» PROVIDED DATA
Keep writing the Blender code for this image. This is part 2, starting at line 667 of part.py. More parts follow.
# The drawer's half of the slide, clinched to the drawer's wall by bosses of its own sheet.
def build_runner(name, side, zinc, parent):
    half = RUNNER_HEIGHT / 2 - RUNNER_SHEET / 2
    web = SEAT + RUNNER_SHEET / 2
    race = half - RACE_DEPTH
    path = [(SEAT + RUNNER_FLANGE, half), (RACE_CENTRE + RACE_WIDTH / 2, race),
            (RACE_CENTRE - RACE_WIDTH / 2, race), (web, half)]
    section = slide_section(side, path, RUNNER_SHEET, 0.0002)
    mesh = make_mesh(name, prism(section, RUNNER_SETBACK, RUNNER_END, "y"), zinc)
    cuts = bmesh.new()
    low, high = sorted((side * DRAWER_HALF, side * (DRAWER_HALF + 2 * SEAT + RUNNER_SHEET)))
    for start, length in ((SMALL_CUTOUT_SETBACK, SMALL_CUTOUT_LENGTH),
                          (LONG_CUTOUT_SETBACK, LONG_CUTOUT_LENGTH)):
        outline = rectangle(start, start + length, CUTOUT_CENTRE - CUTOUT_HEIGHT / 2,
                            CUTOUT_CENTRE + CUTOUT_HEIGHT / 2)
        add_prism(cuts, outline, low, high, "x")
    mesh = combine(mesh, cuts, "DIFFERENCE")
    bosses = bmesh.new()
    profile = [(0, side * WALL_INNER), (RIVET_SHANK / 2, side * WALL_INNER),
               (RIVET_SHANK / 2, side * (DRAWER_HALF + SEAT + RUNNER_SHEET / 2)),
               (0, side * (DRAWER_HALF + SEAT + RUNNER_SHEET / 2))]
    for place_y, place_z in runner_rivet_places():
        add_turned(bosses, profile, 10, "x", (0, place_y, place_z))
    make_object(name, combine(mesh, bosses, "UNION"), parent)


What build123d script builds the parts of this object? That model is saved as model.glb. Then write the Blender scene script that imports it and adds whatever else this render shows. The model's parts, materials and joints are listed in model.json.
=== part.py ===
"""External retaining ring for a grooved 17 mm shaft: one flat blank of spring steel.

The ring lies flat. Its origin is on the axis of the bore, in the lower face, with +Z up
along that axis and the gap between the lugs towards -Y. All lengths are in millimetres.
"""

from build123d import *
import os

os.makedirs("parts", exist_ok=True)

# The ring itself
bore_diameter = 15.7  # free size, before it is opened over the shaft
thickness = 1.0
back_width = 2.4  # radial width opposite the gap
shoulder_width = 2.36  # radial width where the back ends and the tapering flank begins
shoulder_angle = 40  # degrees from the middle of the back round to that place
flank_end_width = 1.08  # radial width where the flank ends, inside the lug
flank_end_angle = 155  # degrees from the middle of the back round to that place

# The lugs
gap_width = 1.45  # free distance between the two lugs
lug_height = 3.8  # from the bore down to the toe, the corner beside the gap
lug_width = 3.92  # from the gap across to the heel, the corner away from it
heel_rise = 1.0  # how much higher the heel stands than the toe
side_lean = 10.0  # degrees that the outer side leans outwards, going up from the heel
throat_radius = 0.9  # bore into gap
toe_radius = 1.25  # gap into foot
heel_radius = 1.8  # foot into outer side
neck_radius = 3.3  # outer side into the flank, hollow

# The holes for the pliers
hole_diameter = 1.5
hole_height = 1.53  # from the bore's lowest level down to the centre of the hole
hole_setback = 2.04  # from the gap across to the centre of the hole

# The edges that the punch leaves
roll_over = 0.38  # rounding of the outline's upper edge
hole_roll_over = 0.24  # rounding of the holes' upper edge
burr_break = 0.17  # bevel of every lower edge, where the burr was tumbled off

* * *

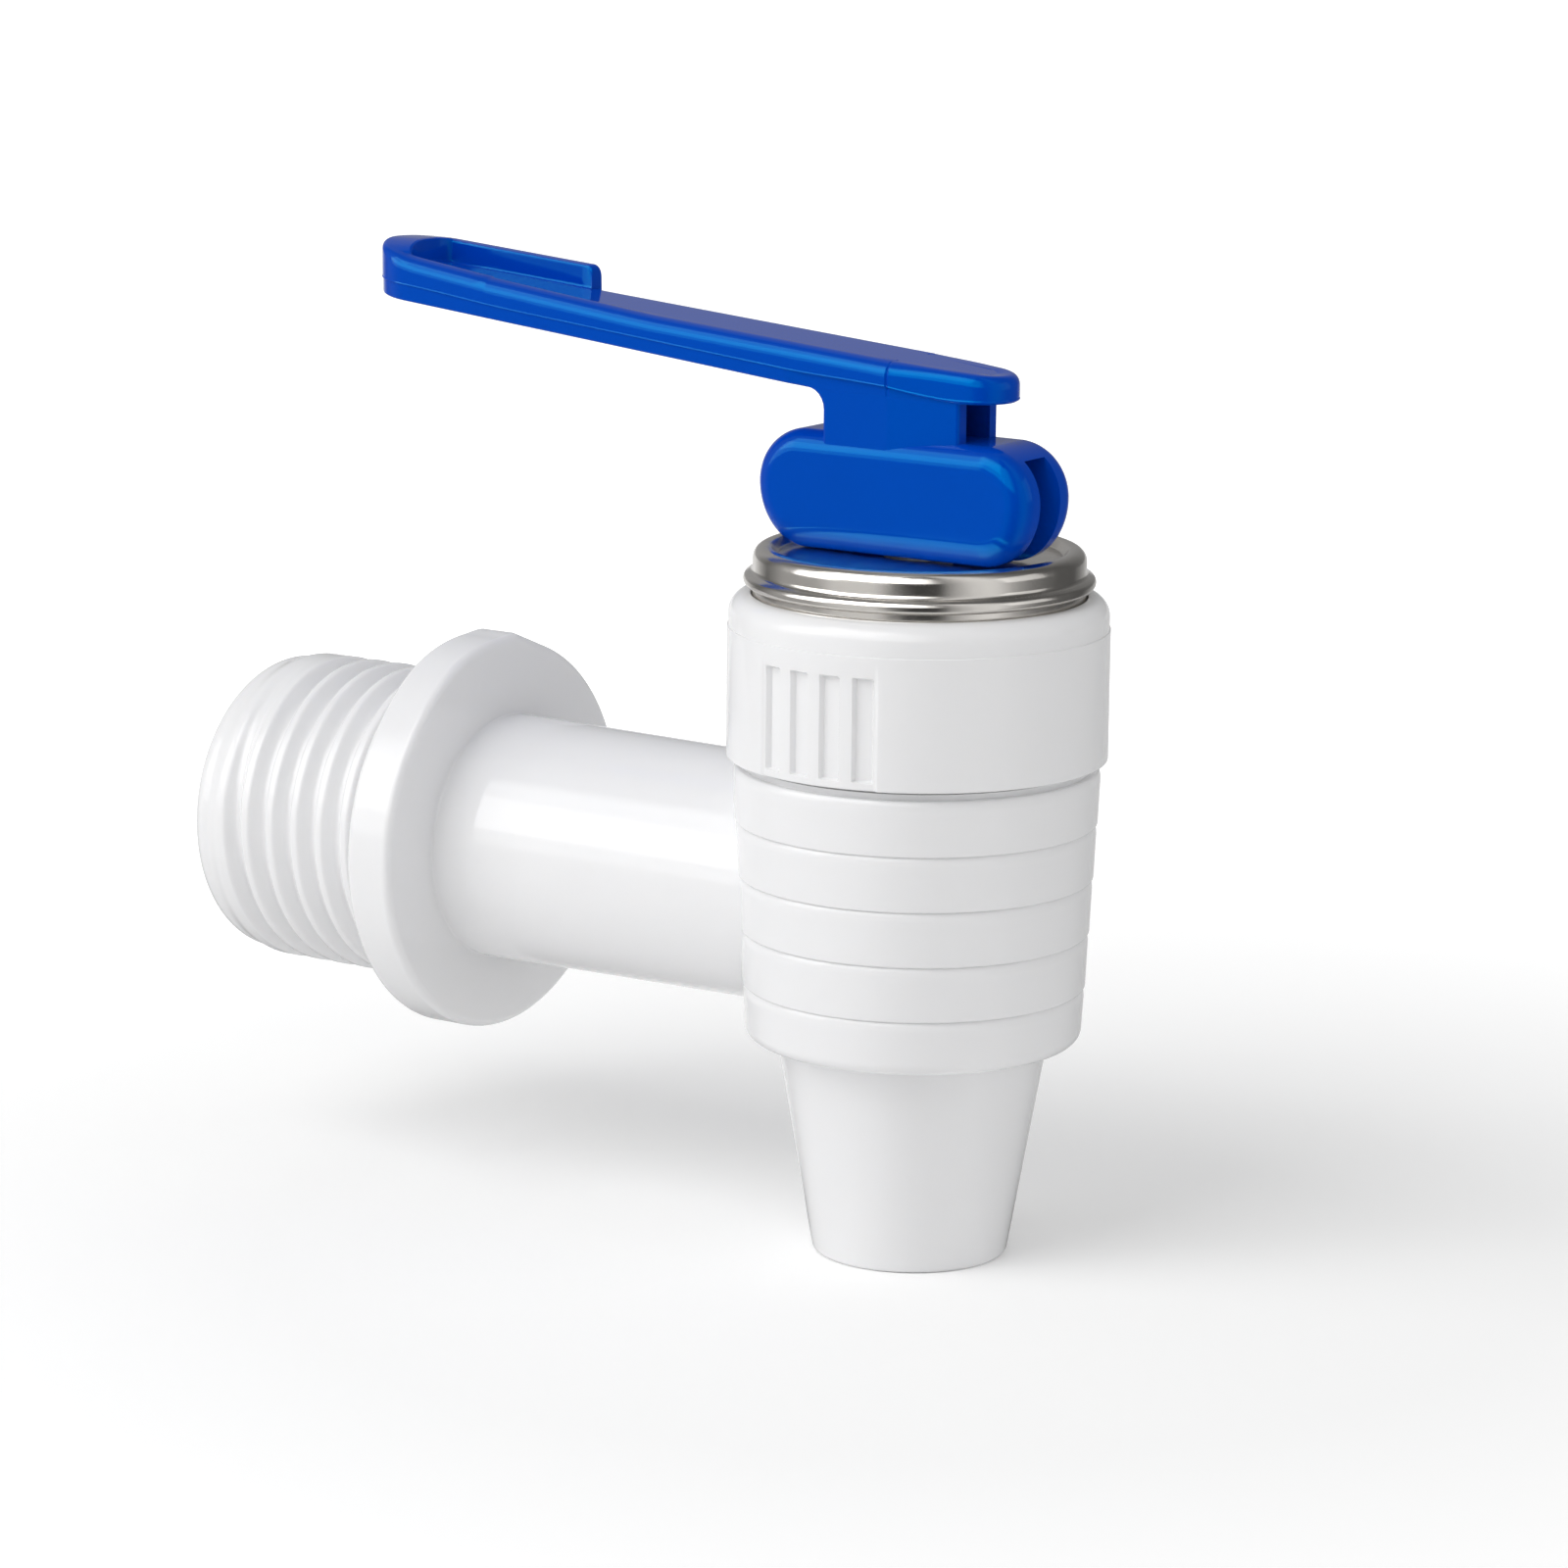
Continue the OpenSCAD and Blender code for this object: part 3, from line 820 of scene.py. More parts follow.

* * *

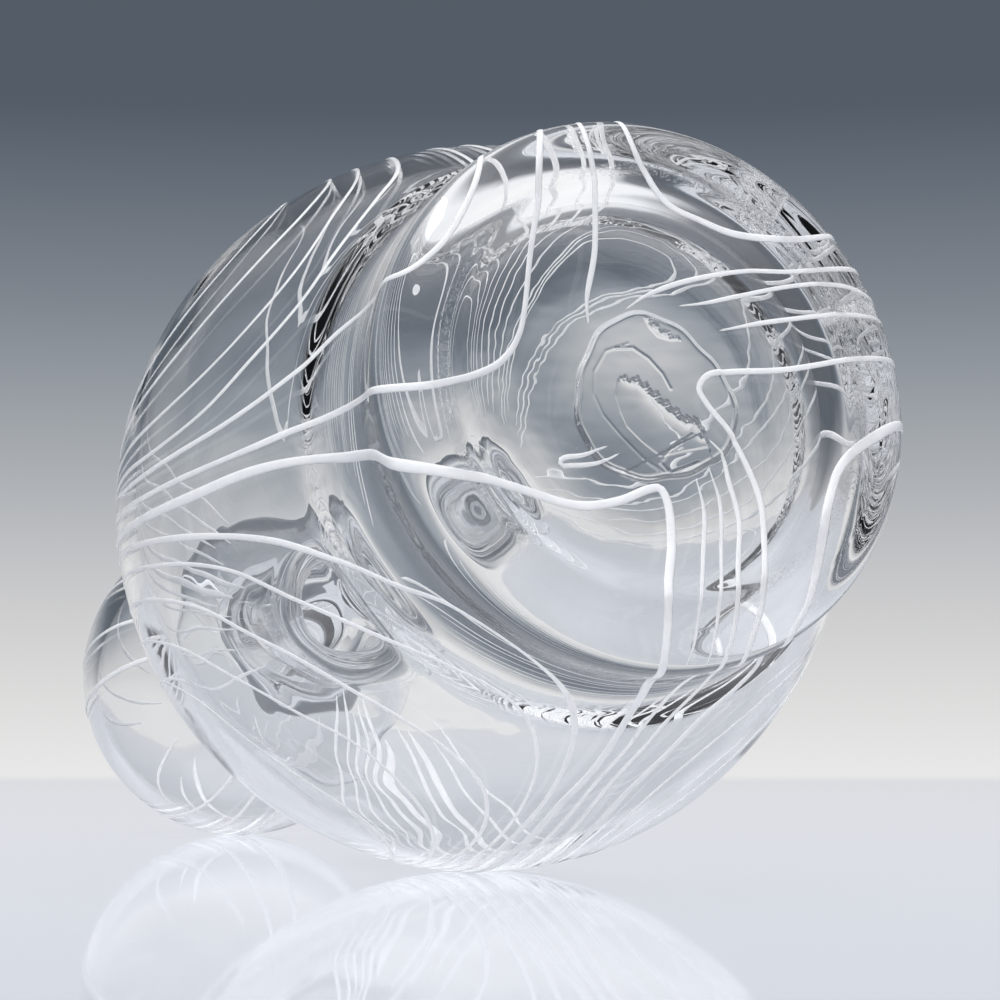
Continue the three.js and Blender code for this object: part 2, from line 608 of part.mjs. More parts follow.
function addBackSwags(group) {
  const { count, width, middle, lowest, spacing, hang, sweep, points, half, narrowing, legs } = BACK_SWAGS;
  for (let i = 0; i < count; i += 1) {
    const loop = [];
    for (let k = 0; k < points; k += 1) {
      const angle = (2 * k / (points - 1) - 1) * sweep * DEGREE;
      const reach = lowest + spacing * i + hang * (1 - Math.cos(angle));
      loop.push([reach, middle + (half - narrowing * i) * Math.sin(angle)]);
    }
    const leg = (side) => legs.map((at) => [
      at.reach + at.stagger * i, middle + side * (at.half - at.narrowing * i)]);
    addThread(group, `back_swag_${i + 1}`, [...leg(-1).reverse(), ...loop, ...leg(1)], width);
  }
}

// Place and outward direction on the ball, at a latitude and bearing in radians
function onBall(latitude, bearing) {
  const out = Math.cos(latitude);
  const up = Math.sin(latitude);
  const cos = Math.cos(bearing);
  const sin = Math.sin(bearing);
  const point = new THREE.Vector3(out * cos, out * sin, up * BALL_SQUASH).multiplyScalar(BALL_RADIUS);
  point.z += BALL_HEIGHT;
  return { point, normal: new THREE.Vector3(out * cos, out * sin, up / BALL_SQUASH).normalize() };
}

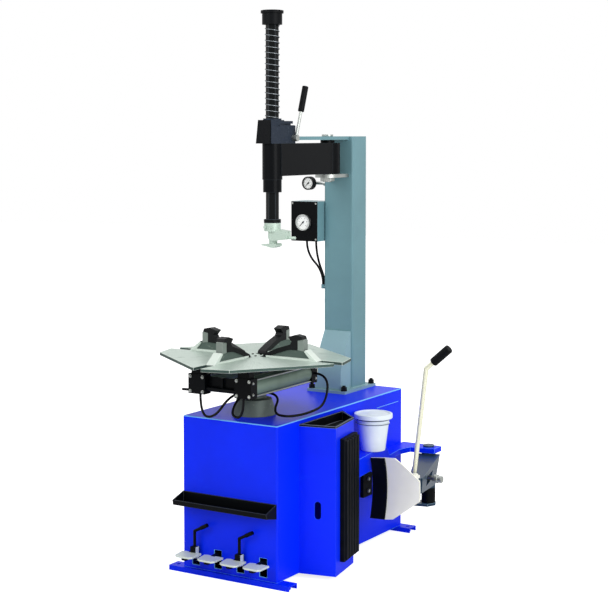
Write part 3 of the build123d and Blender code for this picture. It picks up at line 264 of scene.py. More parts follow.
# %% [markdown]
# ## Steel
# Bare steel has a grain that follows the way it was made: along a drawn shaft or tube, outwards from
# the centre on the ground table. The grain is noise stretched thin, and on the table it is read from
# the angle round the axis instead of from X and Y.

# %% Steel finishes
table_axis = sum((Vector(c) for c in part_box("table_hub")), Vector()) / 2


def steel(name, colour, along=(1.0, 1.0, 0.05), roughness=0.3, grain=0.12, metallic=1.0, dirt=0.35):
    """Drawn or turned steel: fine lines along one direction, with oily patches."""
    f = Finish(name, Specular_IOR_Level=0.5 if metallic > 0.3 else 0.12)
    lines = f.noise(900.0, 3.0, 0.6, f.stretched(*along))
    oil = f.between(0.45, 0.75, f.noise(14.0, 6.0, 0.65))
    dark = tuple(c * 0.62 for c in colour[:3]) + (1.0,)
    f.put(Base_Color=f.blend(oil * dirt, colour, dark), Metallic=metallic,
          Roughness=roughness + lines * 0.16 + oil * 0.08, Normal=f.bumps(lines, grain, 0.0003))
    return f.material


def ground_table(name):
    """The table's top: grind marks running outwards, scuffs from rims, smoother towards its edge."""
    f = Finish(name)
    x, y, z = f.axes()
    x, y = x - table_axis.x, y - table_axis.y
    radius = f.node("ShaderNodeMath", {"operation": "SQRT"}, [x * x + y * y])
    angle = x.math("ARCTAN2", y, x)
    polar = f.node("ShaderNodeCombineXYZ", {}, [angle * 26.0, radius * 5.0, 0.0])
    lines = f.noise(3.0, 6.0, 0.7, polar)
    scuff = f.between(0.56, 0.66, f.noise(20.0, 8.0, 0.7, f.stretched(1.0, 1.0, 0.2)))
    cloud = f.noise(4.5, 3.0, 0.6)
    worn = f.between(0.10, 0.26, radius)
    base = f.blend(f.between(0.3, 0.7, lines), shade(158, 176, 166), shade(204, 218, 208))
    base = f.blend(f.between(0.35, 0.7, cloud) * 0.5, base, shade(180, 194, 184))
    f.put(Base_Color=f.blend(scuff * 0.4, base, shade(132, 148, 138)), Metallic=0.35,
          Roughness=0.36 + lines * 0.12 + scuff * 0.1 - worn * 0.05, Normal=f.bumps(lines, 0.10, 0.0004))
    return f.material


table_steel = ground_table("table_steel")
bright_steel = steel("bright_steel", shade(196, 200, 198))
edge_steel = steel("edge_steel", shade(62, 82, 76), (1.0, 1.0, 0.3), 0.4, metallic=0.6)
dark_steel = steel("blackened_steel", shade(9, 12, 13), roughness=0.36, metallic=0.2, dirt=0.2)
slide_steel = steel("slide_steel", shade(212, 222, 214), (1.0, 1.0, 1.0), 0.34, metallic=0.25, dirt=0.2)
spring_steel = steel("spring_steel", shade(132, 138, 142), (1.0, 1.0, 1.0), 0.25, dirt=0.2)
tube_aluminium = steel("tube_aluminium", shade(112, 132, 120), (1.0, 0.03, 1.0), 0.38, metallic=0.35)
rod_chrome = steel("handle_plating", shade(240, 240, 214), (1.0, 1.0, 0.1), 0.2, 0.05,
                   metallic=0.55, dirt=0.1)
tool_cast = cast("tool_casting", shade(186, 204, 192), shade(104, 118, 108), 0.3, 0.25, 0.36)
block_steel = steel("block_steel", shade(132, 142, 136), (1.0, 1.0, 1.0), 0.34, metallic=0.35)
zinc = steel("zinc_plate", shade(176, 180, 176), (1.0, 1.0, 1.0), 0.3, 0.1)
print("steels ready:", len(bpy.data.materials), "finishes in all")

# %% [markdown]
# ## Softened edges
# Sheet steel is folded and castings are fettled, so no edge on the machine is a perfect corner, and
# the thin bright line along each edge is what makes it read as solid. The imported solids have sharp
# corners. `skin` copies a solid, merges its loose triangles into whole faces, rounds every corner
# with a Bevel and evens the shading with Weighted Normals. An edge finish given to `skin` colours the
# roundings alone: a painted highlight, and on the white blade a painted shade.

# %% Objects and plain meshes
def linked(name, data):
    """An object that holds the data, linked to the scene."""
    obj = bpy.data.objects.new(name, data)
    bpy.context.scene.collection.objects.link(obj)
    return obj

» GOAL
Which lines above run from the one containing "Write part 3" down to the one containing "table_axis = sum((Vector(c)"? Repeat exactly those, both ends included, and nothing else.

» PROBLEM SOLUTION
Write part 3 of the build123d and Blender code for this picture. It picks up at line 264 of scene.py. More parts follow.
# %% [markdown]
# ## Steel
# Bare steel has a grain that follows the way it was made: along a drawn shaft or tube, outwards from
# the centre on the ground table. The grain is noise stretched thin, and on the table it is read from
# the angle round the axis instead of from X and Y.

# %% Steel finishes
table_axis = sum((Vector(c) for c in part_box("table_hub")), Vector()) / 2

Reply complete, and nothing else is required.